Additionally, the F-15E was seen as offering greater long-term upgrade potential and operational flexibility, including higher payload versatility and loiter time in certain mission configurations.
Ultimately, the USAF concluded that while the F-16XL was an impressive technological achievement, the F-15E represented a more conservative and strategically reliable choice for sustained operational deployment.
Following its loss in the ETF competition, the F-16XL did not disappear into obscurity. Instead, both prototypes were transferred to NASA for advanced aerodynamic research. Renamed the F-16XL Laminar Flow Research Aircraft, they were used to study wing performance and boundary-layer behavior at high speeds.
NASA utilized the aircraft to investigate laminar flow over swept-wing designs—research that contributed to future high-speed aircraft concepts, including potential supersonic civil transports. The unique cranked-arrow wing made the F-16XL an ideal testbed for studying drag reduction and high-efficiency cruise flight.

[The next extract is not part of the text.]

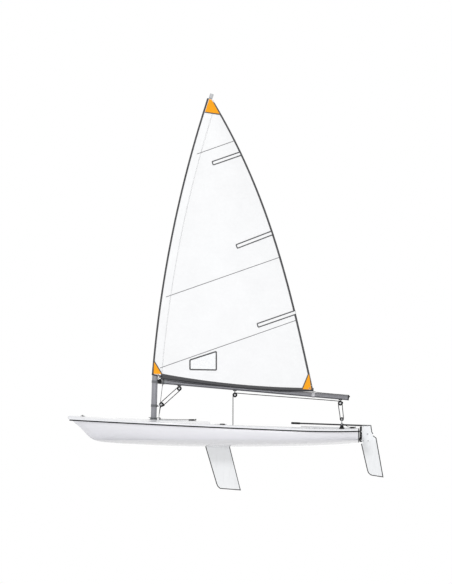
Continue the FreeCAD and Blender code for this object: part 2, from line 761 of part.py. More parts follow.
def boom_rod(x0, x1, radius, off=0.0):
    """Round bar along the boom's axis between two places."""
    return rod(xz(on_boom(x0, off)), xz(on_boom(x1, off)), radius)


def hung_block(x, centre_z, radius=BLOCK_R):
    """Block that hangs from a strap under the boom."""
    top = on_boom(x, BOOM_R - 1)[1]
    return fused([
        sheave_block(x, 0, centre_z, radius),
        box(x - 7, x + 7, -3, 3, centre_z, top - 2),
        box(x - 26, x + 26, -12, 12, top - 8, top),
    ])


def build_mast():
    """Lower and upper mast, the joint between them and the plug at the tip."""
    lower = fused([
        rod(mast_point(MAST_FOOT_Z), STRAIGHT_END, LOWER_MAST_R),
        bent_bar(BEND_CENTRE, BEND_RADIUS, MAST_RAKE, LEAN_1, LOWER_MAST_R),
        bent_bar(LUFF_CENTRE, LUFF_RADIUS, LEAN_1, LEAN_2, LOWER_MAST_R),
    ])
    upper = bent_bar(LUFF_CENTRE, LUFF_RADIUS, LEAN_2, LEAN_3, UPPER_MAST_R)
    plug = bent_bar(LUFF_CENTRE, LUFF_RADIUS, LEAN_3, LEAN_3 + 0.09, UPPER_MAST_R + 1.5)
    return lower, upper, plug


def sail_section(share, depth, sag):
    """Wire of one strip across the sail, from the spar's centreline to the leech."""
    front = xz(luff_point(share, 0))
    aft = xz(leech_point(share))
    normal = Vector(0, depth, -sag).normalize() * SAIL_THICKNESS
    middle = (front + aft) * 0.5 + Vector(0, depth, -sag)
    return ring([
        [front, middle, aft],
        [aft, aft + normal],
        [aft + normal, middle + normal, front + normal],
        [front + normal, front],
    ])


def build_sail(spars):
    """Sleeve round the mast and the sail behind it."""
    sleeve = bent_bar(LUFF_CENTRE, LUFF_RADIUS, LEAN_1, SAIL_HIGH_LEAN, SLEEVE_R)
    below = bent_bar(LUFF_CENTRE, LUFF_RADIUS, LEAN_1 - 1, LEAN_1, SLEEVE_R)
    cloth = Part.makeLoft([sail_section(*row) for row in SAIL_SECTIONS], True, False, False, 3)
    cloth = cloth.cut(sleeve).cut(below)
    bits = sorted(cloth.Solids, key=lambda solid: solid.Volume)
    return sleeve.cut(spars), bits[-1]


def build_vang():
    """Bracket on the mast, and the vang's mast and boom blocks."""
    x, z = VANG_MAST_BLOCK
    ear_x = x + VANG_SHACKLE
    bracket = fused([
        rod(mast_point(z - 34), mast_point(z + 2), LOWER_MAST_R + 4),
        box(ear_x, mast_point(z).x, -5, 5, z - 30, z - 10),
    ]).cut(rod(mast_point(z - 60), mast_point(z + 60), LOWER_MAST_R))
    mast_block = fused([
        sheave_block(x, 0, z),
        rod(xz((x, z)), xz((ear_x, z - 20)), 4),
    ]).cut(bracket)
    x, z = VANG_BOOM_BLOCK
    return bracket, mast_block, hung_block(x, z)


def build_boom():
    """Boom tube with its end fittings, gooseneck and the clew's slide."""
    front, aft = BOOM_FRONT[0], BOOM_AFT[0]
    boom = boom_rod(front - 8, aft + 18, BOOM_R)
    front_cap = boom_rod(front, front - 8, BOOM_R + 2).fuse(boom_rod(front - 8, front - 60, BOOM_R + 2))
    front_cap = front_cap.cut(boom)
    aft_cap = boom_rod(aft + 18, aft, BOOM_R + 1.5)
    mast_x = mast_point(GOOSENECK_Z).x
    band = fused([
        rod(mast_point(GOOSENECK_Z - 22), mast_point(GOOSENECK_Z + 14), LOWER_MAST_R + 4),
        box(front + 2, mast_x - LOWER_MAST_R, -9, 9, GOOSENECK_Z - 12, GOOSENECK_Z + 12),
    ])
    pin_x = front + 24
    pin = rod(Vector(pin_x, 0, GOOSENECK_Z - 20), Vector(pin_x, 0, GOOSENECK_Z + 20), 7)
    band = fused([band, pin])
    lower = rod(mast_point(700), mast_point(MAST_BEND_Z), LOWER_MAST_R)
    bent = bent_bar(BEND_CENTRE, BEND_RADIUS, MAST_RAKE, LEAN_1, LOWER_MAST_R)
    band = band.cut(lower).cut(bent)
    x = CLEW[0] - 12
    clew_slide = boom_rod(x - 22, x + 22, BOOM_R + 4).cut(boom)
    clew_slide = clew_slide.fuse(rod(xz((x, on_boom(x)[1] + BOOM_R + 2)), xz((x, CLEW[1] - 6)), 5))
    return boom, front_cap, aft_cap, band, clew_slide


def main_rig():
    """Build and save the rig body."""
    lower, upper, plug = build_mast()
    sleeve, cloth = build_sail(lower.fuse(upper))
    bracket, mast_block, boom_block = build_vang()
    boom, front_cap, aft_cap, band, clew_slide = build_boom()
    for name, shape in (
        ("lower_mast", lower),
        ("upper_mast", upper),
        ("mast_top_plug", plug),
        ("luff_sleeve", sleeve),
        ("sail", cloth),
        ("gooseneck", band),
        ("boom", boom),
        ("boom_front_cap", front_cap),
        ("boom_aft_cap", aft_cap),
        ("clew_slide", clew_slide),
        ("vang_bracket", bracket),
        ("vang_mast_block", mast_block),
        ("vang_boom_block", boom_block.cut(boom)),
        ("mid_boom_block", hung_block(*MID_BOOM_BLOCK).cut(boom)),
        ("aft_boom_block", hung_block(*AFT_BOOM_BLOCK).cut(boom)),
    ):
        save(name, shape)


# ---------------------------------------------------------------- foils
def foil_section(leading, trailing, half_thickness):
    """Closed wire of a foil between two points (x, z): round nose, flat middle and thin trailing edge."""
    chord = xz(trailing) - xz(leading)

    def at(share, y):
        return xz(leading) + chord * share + Vector(0, y, 0)

    t = half_thickness
    thin = FOIL_EDGE
    return ring([
        [at(0, 0), at(0.035, 0.62 * t), at(0.15, t)],
        [at(0.15, t), at(0.60, t)],
        [at(0.60, t), at(0.82, 0.70 * t), at(1, thin)],
        [at(1, thin), at(1, -thin)],
        [at(1, -thin), at(0.82, -0.70 * t), at(0.60, -t)],
        [at(0.60, -t), at(0.15, -t)],
        [at(0.15, -t), at(0.035, -0.62 * t), at(0, 0)],
    ])


def main_daggerboard():
    """Build and save the daggerboard body."""
    wires = []
    for z in (BOARD_TOP_Z, BOARD_FORE_AT_HULL[1]):
        leading = on_board_line(BOARD_FORE_AT_HULL, z)
        wires.append(foil_section(leading, on_board_line(BOARD_AFT_AT_HULL, z), BOARD_HALF_THICKNESS))
    upper = Part.makeLoft(wires, True, True)
    wires = []
    for leading, half_thickness in [(BOARD_FORE_AT_HULL, BOARD_HALF_THICKNESS)] + BOARD_TIP:
        wires.append(foil_section(leading, on_board_line(BOARD_AFT_AT_HULL, leading[1]), half_thickness))
    leading, trailing, half_thickness = BOARD_END
    wires.append(foil_section(leading, trailing, half_thickness))
    board = upper.fuse(Part.makeLoft(wires, True, True)).removeSplitter()
    cap_top = BRIDGE_DECK_Z + TRUNK_CAP
    front = on_board_line(BOARD_FORE_AT_HULL, cap_top)[0]
    handle = fused([
        rounded_prism(front - 4, front - 106, 32, 12, cap_top + 0.5, cap_top + 22),
        rounded_prism(front - 12, front - 98, 15, 12, cap_top + 20, HANDLE_TOP_Z),
    ]).cut(board)
    save("daggerboard", board)
    save("daggerboard_handle", handle)


def pintle_bar():
    """Tall bar on the rudder head's front edge, with a knuckle and pin above and below each gudgeon."""
    half = BAR_HALF_WIDTH
    spine = box(HEAD_FRONT_X, HEAD_FRONT_X + BAR_SPINE, -half, half, HEAD_LOW_Z, BAR_TOP_Z)
    pieces = [spine]
    low = HEAD_LOW_Z
    for _, z in reversed(GUDGEONS):
        high = z - GUDGEON_HALF_HEIGHT - 0.5
        pieces.append(box(HEAD_FRONT_X, BAR_FRONT_X, -half, half, low, high))
        low = z + GUDGEON_HALF_HEIGHT + 0.5
        pieces.append(Part.makeCylinder(PINTLE_R, low - high + 2, Vector(PINTLE_X, 0, high - 1)))
    pieces.append(box(HEAD_FRONT_X, BAR_FRONT_X, -half, half, low, BAR_TOP_Z))
    return fused(pieces)


def main_rudder():
    """Build and save the rudder body and the lifting blade."""
    bolt = xz(BLADE_BOLT)
    side = Vector(0, 1, 0)
    outline = [
        (HEAD_FRONT_X, HEAD_LOW_Z), (HEAD_FRONT_X, HEAD_TOP_Z), (-2085, HEAD_TOP_Z), (-2098, 115),
        (-2114, 94), (-2104, 10), (-2060, HEAD_LOW_Z),
    ]
    middle_y = (CHEEK_INNER_Y + CHEEK_OUTER_Y) / 2
    half = (CHEEK_OUTER_Y - CHEEK_INNER_Y) / 2
    bolt_hole = Part.makeCylinder(BLADE_BOLT_R, 60, bolt - side * 30, side)
    tube = rod(xz(TILLER_TIP), xz(TILLER_END), TILLER_R)
    head = fused([
        plate(outline, half, middle_y),
        plate(outline, half, -middle_y),
        box(HEAD_FRONT_X - 8, HEAD_FRONT_X, -CHEEK_OUTER_Y, CHEEK_OUTER_Y, HEAD_LOW_Z, HEAD_TOP_Z),
        box(-2052, HEAD_FRONT_X, -CHEEK_OUTER_Y, CHEEK_OUTER_Y, 190, HEAD_TOP_Z),
    ]).cut(bolt_hole).cut(tube)
    bolt_body = fused([
        Part.makeCylinder(BLADE_BOLT_R, 2 * CHEEK_OUTER_Y + 8, bolt - side * (CHEEK_OUTER_Y + 4), side),
        Part.makeCylinder(11, 5, bolt + side * CHEEK_OUTER_Y, side),
        Part.makeCylinder(11, 5, bolt - side * (CHEEK_OUTER_Y + 5), side),
    ])
    hub = Part.makeCylinder(BLADE_HUB_R, 2 * BLADE_HALF_THICKNESS, bolt - side * BLADE_HALF_THICKNESS, side)
    x, z = BLADE_BOLT
    top = plate([
        (x - BLADE_HUB_R, z), (-2160, 29), BLADE_SECTIONS[0][1], BLADE_SECTIONS[0][0], (-1966, -40),
        (x + BLADE_HUB_R, z),
    ], BLADE_HALF_THICKNESS)
    long_edges = [edge for edge in top.Edges if edge.Length > 55 and edge.BoundBox.ZLength > 40]
    top = top.makeChamfer(5, long_edges)
    foil = Part.makeLoft([foil_section(*row) for row in BLADE_SECTIONS], True, True)
    blade = top.fuse(hub).fuse(foil).removeSplitter()
    hole = Part.makeCylinder(BLADE_BOLT_R + RUNNING_CLEARANCE, 60, bolt - side * 30, side)
    blade = blade.cut(hole)
    save("rudder_head", head)
    save("pintle_bar", pintle_bar())
    grip_axis = (xz(TILLER_END) - xz(TILLER_TIP)).normalize()
    grip = rod(xz(TILLER_TIP), xz(TILLER_TIP) + grip_axis * GRIP_LENGTH, GRIP_R).cut(tube)
    save("tiller", tube)
    save("tiller_grip", grip)
    save("blade_bolt", bolt_body)
    save("rudder_blade", blade)


if __name__ == "__main__":
    main_hull()
    main_rig()
    main_daggerboard()
    main_rudder()
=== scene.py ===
"""Looks of a one-person sailing dinghy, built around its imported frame.

Lengths are in metres: +X forward, +Y to port, +Z up, with the waterline at z = 0.
"""

import json
import logging
import math
import operator
from collections.abc import Callable, Iterable, Sequence
from dataclasses import dataclass, field
from enum import Enum
from functools import partial, partialmethod, reduce
from itertools import accumulate

import bmesh
import bpy
from mathutils import Matrix, Vector

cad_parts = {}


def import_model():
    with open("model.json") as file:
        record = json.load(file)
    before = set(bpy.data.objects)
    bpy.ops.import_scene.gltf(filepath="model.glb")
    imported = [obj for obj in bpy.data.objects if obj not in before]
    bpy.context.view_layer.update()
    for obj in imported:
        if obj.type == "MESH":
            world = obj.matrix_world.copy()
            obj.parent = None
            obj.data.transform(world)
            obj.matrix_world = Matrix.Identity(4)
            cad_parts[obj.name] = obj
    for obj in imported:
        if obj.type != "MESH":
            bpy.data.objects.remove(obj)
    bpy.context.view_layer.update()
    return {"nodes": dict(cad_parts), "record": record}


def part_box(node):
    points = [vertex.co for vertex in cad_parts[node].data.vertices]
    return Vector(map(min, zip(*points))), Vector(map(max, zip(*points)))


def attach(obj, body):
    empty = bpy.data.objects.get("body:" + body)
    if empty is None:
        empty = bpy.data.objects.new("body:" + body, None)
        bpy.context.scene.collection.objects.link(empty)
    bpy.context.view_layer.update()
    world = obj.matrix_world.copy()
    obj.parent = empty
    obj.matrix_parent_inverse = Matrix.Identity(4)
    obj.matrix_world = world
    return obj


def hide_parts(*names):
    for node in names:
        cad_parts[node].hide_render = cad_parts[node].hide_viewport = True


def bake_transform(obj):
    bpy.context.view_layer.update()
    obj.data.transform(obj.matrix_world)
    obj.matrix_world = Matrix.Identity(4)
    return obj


LOG = logging.getLogger("dinghy")
Piece = bpy.types.Object
Face = bmesh.types.BMFace
Spot = tuple[float, float]
Spots = tuple[Spot, ...]
Ray = tuple[Vector, Vector]
Point = Sequence[float]
Triple = tuple[float, float, float]
Colour = Triple
Place = Callable[[float, float], Vector]
ACROSS, UP, DOWN = (0, 1, 0), (0, 0, 1), (0, 0, -1)
FULL_TURN = 2 * math.pi
FITTING_BLACK = (0.07, 0.07, 0.075)
CLOTH_WHITE = (0.93, 0.931, 0.932)


# ---- shader helpers
def linear(colour: Sequence[float]) -> tuple[float, float, float, float]:
    """Linear RGBA of a colour written as sRGB shares.

    Args:
        colour: Red, green and blue from 0 to 1 as they show on a screen.

    Returns:
        The same colour for a shader socket.
    """
    parts = [c / 12.92 if c <= 0.04045 else ((c + 0.055) / 1.055) ** 2.4 for c in colour]
    return (parts[0], parts[1], parts[2], 1.0)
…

Eventually retired in 2009, the aircraft were preserved at Edwards Air Force Base in California as part of aviation history.
The ETF competition did not produce a “loser” in the conventional sense. The F-16XL remains one of the most advanced experimental fighter designs ever built, showcasing how far the F-16 airframe could be pushed through aerodynamic innovation.
However, the F-15E Strike Eagle became the operational success story. It entered widespread service and continues to serve as one of the USAF’s most capable multi-role strike platforms decades later.
In retrospect, the decision reflected a broader truth in military aviation: the best-performing aircraft on paper is not always the best choice for sustained operational warfare. Survivability, maintainability, and strategic integration often matter just as much as speed, range, or payload.
The F-16XL represented the cutting edge of aerodynamic ambition. The F-15E represented operational certainty. In the end, the USAF chose certainty—and built one of the most successful strike fighters in modern history.